The Extraordinary Shareholders’ Meeting also approved amendment of Article 6 of the current Company’s Bylaws and resolved to provide the Company’s Chairman and CEO, on behalf of the Board of Directors, severally and not jointly, any powers to execute the above mentioned resolutions.
ENTRY OF THE BUSINESS PARTNER IHI
Amendment of Article 16 of Company Bylaws
The Extraordinary Shareholders’ Meeting also approved amendment of Article 16 of the Company Bylaws in order to provide for the office of Company’s director to be undertaken by employees or consultants of companies that, even if they can be considered competing companies from a theoretical point of view, are deemed not to actually be in competition with the Company, due to of ongoing and significant contractual relationships regarding business partnership.
Authorisation for acceptance of office of Company Director by employees or consultants of IHI Corporation
The Ordinary Shareholders’ Meeting also approved the proposed resolution to authorise acceptance of the office of Company Director by employees or consultants of IHI Corporation, given that the latter are to be considered as not in competition with the Company for the purposes of Article 16 of the Company Bylaws.
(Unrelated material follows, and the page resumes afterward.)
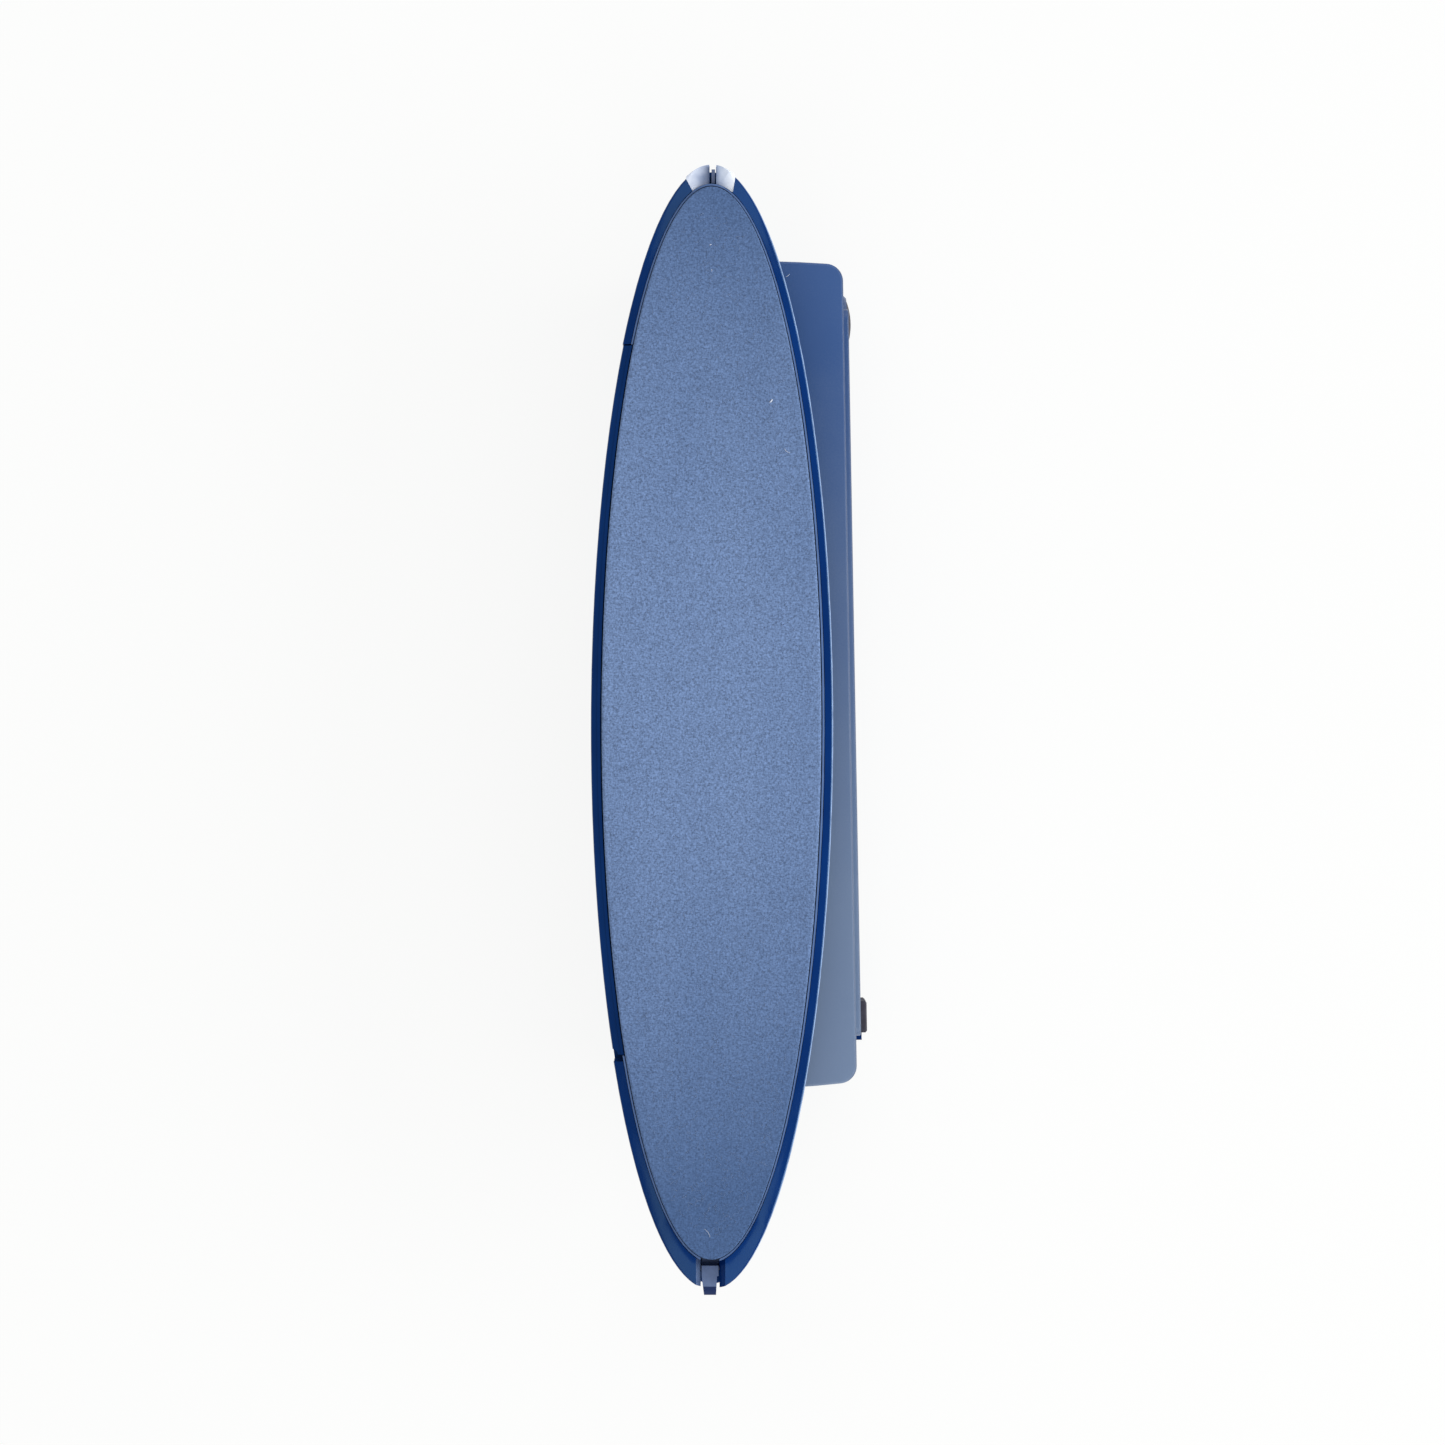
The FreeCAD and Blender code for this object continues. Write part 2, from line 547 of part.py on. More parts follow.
def along_side_wall(shape):
    """Moves a shape from wall terms, outward X and along Y from the wall's middle, onto the right wall."""
    narrowing = GRIP_TAIL_HALF_WIDTH - GRIP_NOSE_HALF_WIDTH
    taper = math.degrees(math.atan2(narrowing, GRIP_NOSE_Y - GRIP_TAIL_Y))
    middle_x = GRIP_CENTRE_X + (GRIP_TAIL_HALF_WIDTH + GRIP_NOSE_HALF_WIDTH) / 2
    shape.rotate(ORIGIN, Z_AXIS, taper)
    shape.translate(Vector(middle_x, (GRIP_NOSE_Y + GRIP_TAIL_Y) / 2, 0))
    return shape


def sideways(radius, x_range, along, height):
    """A cylinder that points out of the side wall, in wall terms."""
    return Part.makeCylinder(radius, x_range[1] - x_range[0], Vector(x_range[0], along, height), X_AXIS)


def side_cover_plate(outside, corner):
    """The side cover's plate in wall terms, from its sunk face out to a given height."""
    return rounded_block((-SIDE_COVER_SUNK, outside), SIDE_COVER_ALONG, SIDE_COVER_Z, X_AXIS, corner)


def grip_shell():
    """The box grip: front wall and four side walls, posts for the cover and bosses for the side cover."""
    shell = grip_outline(0, COVER_THICKNESS, GRIP_FRONT, GRIP_CORNER)
    shell = shell.makeFillet(GRIP_EDGE_ROUND, level_edges(shell, GRIP_FRONT))
    hollow = grip_outline(GRIP_WALL, COVER_THICKNESS, GRIP_FRONT - GRIP_WALL, GRIP_CORNER - GRIP_WALL)
    shell = shell.cut(hollow)
    post_bottom = COVER_THICKNESS + COVER_LIP
    for x, y in post_points():
        shell = shell.fuse(upright(POST_RADIUS, x, y, post_bottom, GRIP_FRONT - GRIP_WALL))
    bosses = []
    for along in SIDE_SCREW_ALONG:
        bosses.append(sideways(POST_RADIUS, (-SIDE_BOSS_DEPTH, -GRIP_WALL / 2), along, SIDE_SCREW_Z))
    shell = shell.fuse([along_side_wall(boss) for boss in bosses])
    for x, y in post_points():
        shell = shell.cut(upright(SCREW_RADIUS, x, y, post_bottom, COVER_SCREW_TIP))
    for x, y in HEAD_SCREW_POINTS:
        shell = shell.cut(upright(CLEARANCE_RADIUS, x, y, GRIP_FRONT - GRIP_WALL, GRIP_FRONT))
    shell = shell.cut(along_side_wall(side_cover_plate(SIDE_COVER_PROUD, SIDE_COVER_CORNER)))
    for along in SIDE_SCREW_ALONG:
        bore = sideways(SCREW_RADIUS, (-SIDE_SCREW_LENGTH + SIDE_COVER_PROUD, 0), along, SIDE_SCREW_Z)
        shell = shell.cut(along_side_wall(bore))
    return shell


def grip_back_cover():
    """The plate that closes the grip and that the eraser lies on, with a lip inside the shell's walls."""
    plate = grip_outline(0, 0, COVER_THICKNESS, GRIP_CORNER)
    plate = plate.makeFillet(COVER_EDGE_ROUND, level_edges(plate, 0))
    lip_top = COVER_THICKNESS + COVER_LIP
    lip_inset = GRIP_WALL + COVER_LIP_GAP
    lip = grip_outline(lip_inset, COVER_THICKNESS, lip_top, COVER_LIP_CORNER)
    inner_inset = lip_inset + COVER_LIP_WIDTH
    lip = lip.cut(grip_outline(inner_inset, COVER_THICKNESS, lip_top, COVER_LIP_INNER_CORNER))
    plate = plate.fuse(lip)
    for x, y in post_points():
        plate = plate.fuse(upright(POST_RADIUS, x, y, COVER_THICKNESS, lip_top))
    ring_radius = MAGNET_RADIUS + MAGNET_RING_GAP
    for x, y in MAGNET_POINTS:
        ring = upright(ring_radius + MAGNET_RING_WALL, x, y, COVER_THICKNESS, COVER_THICKNESS + COVER_LIP)
        plate = plate.fuse(ring.cut(upright(ring_radius, x, y, COVER_THICKNESS, lip_top)))
    for x, y in post_points():
        plate = plate.cut(upright(CLEARANCE_RADIUS, x, y, 0, lip_top))
        plate = plate.cut(upright(COUNTERBORE_RADIUS, x, y, 0, COUNTERBORE_DEPTH))
    return plate


def cross_driven_head(radius, x, y, face, underside):
    """A screw head with a cross recess in its face, as (head, recess)."""
    head = upright(radius, x, y, min(face, underside), max(face, underside))
    deep = face + math.copysign(DRIVE_DEPTH, underside - face)
    depth_range = (min(face, deep), max(face, deep))
    narrow_y = (y - DRIVE_HALF_WIDTH, y + DRIVE_HALF_WIDTH)
    recess = block((x - DRIVE_RADIUS, x + DRIVE_RADIUS), narrow_y, depth_range)
    narrow_x = (x - DRIVE_HALF_WIDTH, x + DRIVE_HALF_WIDTH)
    recess = recess.fuse(block(narrow_x, (y - DRIVE_RADIUS, y + DRIVE_RADIUS), depth_range))
    return head.cut(recess)


def cover_screws():
    """Four screws that hold the back cover on, sunk in its counterbores."""
    screws = []
    for x, y in post_points():
        head = cross_driven_head(SCREW_HEAD_RADIUS, x, y, COVER_SCREW_FACE, COUNTERBORE_DEPTH)
        tip = COVER_SCREW_TIP - COVER_SCREW_END_GAP
        screws.append(head.fuse(upright(SCREW_RADIUS, x, y, COUNTERBORE_DEPTH, tip)))
    return Part.Compound(screws)


def head_screws():
    """Four screws, driven from inside the grip, that clamp grip, neck and head together."""
    screws = []
    seat = GRIP_FRONT - GRIP_WALL
    for x, y in HEAD_SCREW_POINTS:
        head = cross_driven_head(SCREW_HEAD_RADIUS, x, y, seat - HEAD_SCREW_HEAD_HEIGHT, seat)
        screws.append(head.fuse(upright(SCREW_RADIUS, x, y, seat, BOSS_TOP - HEAD_SCREW_END_GAP)))
    return Part.Compound(screws)


def neck_plate():
    """The spacer that stands the head off the grip and leaves a shadow gap between them."""
    plate = rounded_block(NECK_X, NECK_Y, (GRIP_FRONT, HEAD_BACK), Z_AXIS, NECK_CORNER)
    for x, y in HEAD_SCREW_POINTS:
        plate = plate.cut(upright(CLEARANCE_RADIUS, x, y, GRIP_FRONT, HEAD_BACK))
    for y in TONGUE_POSITIONS:
        plate = plate.cut(upright(SCREW_RADIUS, LATCH_SCREW_X, y, GRIP_FRONT, HEAD_BACK))
    return plate


def side_cover():
    """The thin cover let into the grip's right wall, with the round foot's seat at its nose end."""
    cover = side_cover_plate(SIDE_COVER_PROUD, SIDE_COVER_CORNER)
    rim = [edge for edge in cover.Edges if edge.BoundBox.XMin > SIDE_COVER_PROUD - TOLERANCE]
    cover = cover.makeFillet(SIDE_COVER_EDGE_ROUND, rim)
    cover = cover.cut(sideways(FOOT_SEAT_RADIUS, (0, REACH), ROUND_FOOT_ALONG, SIDE_SCREW_Z))
    seat = sideways(FOOT_SEAT_RADIUS, (0, FOOT_SEAT_HEIGHT), ROUND_FOOT_ALONG, SIDE_SCREW_Z)
    seat_edge = [edge for edge in seat.Edges if edge.BoundBox.XMin > FOOT_SEAT_HEIGHT - TOLERANCE]
    cover = cover.fuse(seat.makeChamfer(FOOT_SEAT_CHAMFER, seat_edge))
    cover = cover.cut(bar_foot_block())
    cover = cover.cut(block((0, REACH), CLIP_ALONG, CLIP_Z))
    for along in SIDE_SCREW_ALONG:
        cover = cover.cut(sideways(CLEARANCE_RADIUS, SIDE_BORE_RANGE, along, SIDE_SCREW_Z))
        sink = (SIDE_COVER_PROUD - SIDE_SCREW_HEAD_SINK, REACH)
        cover = cover.cut(sideways(SIDE_SCREW_HEAD_RADIUS + SIDE_SCREW_SINK_GAP, sink, along, SIDE_SCREW_Z))
    return along_side_wall(cover)


def side_cover_screws():
    """Two short screws, sunk in the side cover."""
    screws = []
    for along in SIDE_SCREW_ALONG:
        seat = SIDE_COVER_PROUD - SIDE_SCREW_HEAD_SINK
        face = SIDE_COVER_PROUD - SIDE_SCREW_FACE_SUNK
        screw = sideways(SIDE_SCREW_HEAD_RADIUS, (seat, face), along, SIDE_SCREW_Z)
        slot_y = (along - DRIVE_RADIUS, along + DRIVE_RADIUS)
        slot_z = (SIDE_SCREW_Z - DRIVE_RADIUS, SIDE_SCREW_Z + DRIVE_RADIUS)
        depth = (face - DRIVE_DEPTH, face)
        narrow_z = (SIDE_SCREW_Z - DRIVE_HALF_WIDTH, SIDE_SCREW_Z + DRIVE_HALF_WIDTH)
        screw = screw.cut(block(depth, slot_y, narrow_z))
        screw = screw.cut(block(depth, (along - DRIVE_HALF_WIDTH, along + DRIVE_HALF_WIDTH), slot_z))
        shank_range = (seat - SIDE_SCREW_LENGTH + SIDE_SCREW_END_GAP, seat)
        shank = sideways(SCREW_RADIUS, shank_range, along, SIDE_SCREW_Z)
        screws.append(along_side_wall(screw.fuse(shank)))
    return Part.Compound(screws)


def round_foot():
    """A domed rubber button bonded to the side cover's round seat."""
    dome_height = ROUND_FOOT_HEIGHT - FOOT_SEAT_HEIGHT
    radius = (ROUND_FOOT_RADIUS ** 2 + dome_height ** 2) / (2 * dome_height)
    dome = Part.makeSphere(radius, Vector(ROUND_FOOT_HEIGHT - radius, ROUND_FOOT_ALONG, SIDE_SCREW_Z))
    button_range = (FOOT_SEAT_HEIGHT, ROUND_FOOT_HEIGHT + 1)
    button = sideways(ROUND_FOOT_RADIUS, button_range, ROUND_FOOT_ALONG, SIDE_SCREW_Z)
    return along_side_wall(button.common(dome))


def bar_foot_block():
    """The bar foot's outline, from its sunk face outwards, in wall terms."""
    return block((SIDE_COVER_PROUD - BAR_FOOT_SUNK, BAR_FOOT_PROUD), BAR_FOOT_ALONG, BAR_FOOT_Z)


def bar_foot():
    """A block-shaped rubber foot with bevelled edges, let into the side cover's tail end."""
    foot = bar_foot_block()
    outer = [edge for edge in foot.Edges if edge.BoundBox.XMin > BAR_FOOT_PROUD - TOLERANCE]
    return along_side_wall(foot.makeChamfer(BAR_FOOT_CHAMFER, outer))


def cover_clip():
    """The small dark clip that holds the side cover's tail end."""
    return along_side_wall(block((0, CLIP_PROUD), CLIP_ALONG, CLIP_Z))


def magnets():
    """Two disc magnets that hold the eraser on a steel board."""
    top = COVER_THICKNESS + MAGNET_THICKNESS
    return Part.Compound([upright(MAGNET_RADIUS, x, y, COVER_THICKNESS, top) for x, y in MAGNET_POINTS])


def magnet_keeper():
    """The steel strip across the magnets' backs."""
    bottom = COVER_THICKNESS + MAGNET_THICKNESS
    y_range = (MAGNET_POINTS[0][1] - KEEPER_OVERHANG, MAGNET_POINTS[1][1] + KEEPER_OVERHANG)
    x_range = (GRIP_CENTRE_X - KEEPER_HALF_WIDTH, GRIP_CENTRE_X + KEEPER_HALF_WIDTH)
    return rounded_block(x_range, y_range, (bottom, bottom + KEEPER_THICKNESS), Z_AXIS, KEEPER_CORNER)


PARTS = {
    "head_frame": head_frame,
    "nose_block_left": lambda: nose_block(0),
    "nose_block_right": lambda: nose_block(1),
    "nose_key": nose_key,
    "pad_carrier": pad_carrier,
    "foam_layer": foam_layer,
    "felt_pad": felt_pad,
    "side_latch": side_latch,
    "latch_screws": latch_screws,
    "end_catch": end_catch,
    "catch_pin": catch_pin,
    "catch_spring": catch_spring,
    "neck_plate": neck_plate,
    "head_screws": head_screws,
    "grip_shell": grip_shell,
    "grip_back_cover": grip_back_cover,
    "cover_screws": cover_screws,
    "side_cover": side_cover,
    "side_cover_screws": side_cover_screws,
    "round_foot": round_foot,
    "bar_foot": bar_foot,
    "cover_clip": cover_clip,
    "magnets": magnets,
    "magnet_keeper": magnet_keeper,
}

os.makedirs("parts", exist_ok=True)
for name, make in PARTS.items():
    shape = make()
    if not shape.isValid():
        print("not valid:", name)
    print(f"{name}: {len(shape.Solids)} solid(s), {shape.Volume:.0f} mm3")
    shape.exportStep(f"parts/{name}.step")
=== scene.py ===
"""Looks for the oval board eraser: felt and foam pieces, procedural materials, floor, lights and camera."""

import math
import random

import bpy
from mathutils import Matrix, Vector, noise


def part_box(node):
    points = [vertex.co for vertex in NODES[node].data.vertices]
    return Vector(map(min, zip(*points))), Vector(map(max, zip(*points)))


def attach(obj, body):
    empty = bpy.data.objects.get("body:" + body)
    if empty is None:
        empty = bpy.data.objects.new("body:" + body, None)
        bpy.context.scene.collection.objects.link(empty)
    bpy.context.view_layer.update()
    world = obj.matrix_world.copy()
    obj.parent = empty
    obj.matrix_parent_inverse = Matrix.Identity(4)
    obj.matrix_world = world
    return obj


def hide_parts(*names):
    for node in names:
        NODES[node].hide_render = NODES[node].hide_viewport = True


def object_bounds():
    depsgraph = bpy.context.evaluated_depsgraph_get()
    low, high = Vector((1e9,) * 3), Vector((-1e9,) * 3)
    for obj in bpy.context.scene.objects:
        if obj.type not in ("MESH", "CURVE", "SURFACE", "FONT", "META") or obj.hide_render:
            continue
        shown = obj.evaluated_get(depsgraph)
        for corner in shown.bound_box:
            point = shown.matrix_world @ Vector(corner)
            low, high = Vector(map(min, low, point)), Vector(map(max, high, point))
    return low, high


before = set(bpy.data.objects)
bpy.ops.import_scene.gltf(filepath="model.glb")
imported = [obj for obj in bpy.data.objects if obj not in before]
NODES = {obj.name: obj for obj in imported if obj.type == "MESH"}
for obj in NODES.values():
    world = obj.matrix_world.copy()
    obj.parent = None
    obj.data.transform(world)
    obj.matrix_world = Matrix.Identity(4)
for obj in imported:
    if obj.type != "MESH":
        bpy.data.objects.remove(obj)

CAD_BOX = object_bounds()
MM = 0.001

# The view: straight down on the felt, just right of the head's axis.
VIEW_CENTRE = Vector((2.2, 0.7, 0)) * MM
VIEW_DISTANCE = 900 * MM
VIEW_WIDTH = 289 * MM
SENSOR_WIDTH = 36.0
NEAREST_SEEN = 0.01
FARTHEST_SEEN = 20.0

# The studio: a floor 5 m across, lit from below so that its shadows stay faint, and three softboxes.
FLOOR_HALF = 2.5
FLOOR_BELOW = 0.2 * MM
FLOOR_GLOW = 0.865
WORLD_COLOUR = (0.80, 0.88, 1.0, 1.0)
WORLD_STRENGTH = 0.30
# Each is name, place, width and height in metres, watts, colour. All face the object.
SOFTBOXES = (
    ("tail_softbox", (0.0, -1.10, 1.05), 2.3, 1.6, 15.6, (1.0, 0.995, 0.985)),
    ("nose_softbox", (0.0, 1.15, 1.00), 2.3, 1.5, 13.4, (0.985, 0.99, 1.0)),
    ("side_softbox", (1.42, 0.0, 0.62), 1.6, 0.8, 18.0, (0.97, 0.985, 1.0)),
)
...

Please note that, as detailed in the press release issued on 16 May 2018, Astaldi, IHI Corporation and IHI Infrastructure Systems Co., a subsidiary of IHI Corporation, entered into an industrial strategic partnership (“Global Partnership Agreement”) aimed at enhancing the value of each company’s skills and potential through the creation of industrial synergies, including of a commercial nature. At the same time, Astaldi, its reference shareholders, FIN.AST S.r.l. (“FINAST”) and Finetupar International S.A. (“Finetupar”), a Luxembourg-based company 100% owned by FINAST, and IHI Corporation (“IHI”) also signed an investment agreement (“Investment Agreement”) by virtue of which, subject to the occurrence of some conditions precedent, and following the announced Share Capital Increase, IHI will acquire a significant minority stake in the Company, equal to approximately 18% of its share capital and approximately 13% of Astaldi’s overall voting rights. Following the Share Capital Increase and based on the Investment Agreement, FINAST, both directly and through Finetupar, will retain control over Astaldi, continuing to hold approximately 50.2% of the voting rights.
Based on the Investment Agreement, the aggregate investment will amount to EUR 112.5 million, of which (i) a part will be paid to FINAST and Finetupar for purchase of the portion of option rights resulting from the Share Capital Increase, which FINAST and Finetupar will transfer to IHI in proportion to their respective interest in the Company’s capital, and (ii) the remaining part will be paid to Astaldi for subscription and payment of the newly-issued Astaldi shares resulting from exercise of the aforementioned option rights in relation to the Share Capital Increase, which IHI has undertaken to execute at least one day prior to the deadline for the option offer. In turn, FINAST and Finetupar have undertaken, with regard to the Company and IHI, to exercise in full their option rights not transferred to IHI. They will use the proceeds deriving from the transfer of option rights to IHI, together with other financial resources for the purpose of subscription and payment of the relative newly-issued shares resulting from the Share Capital Increase.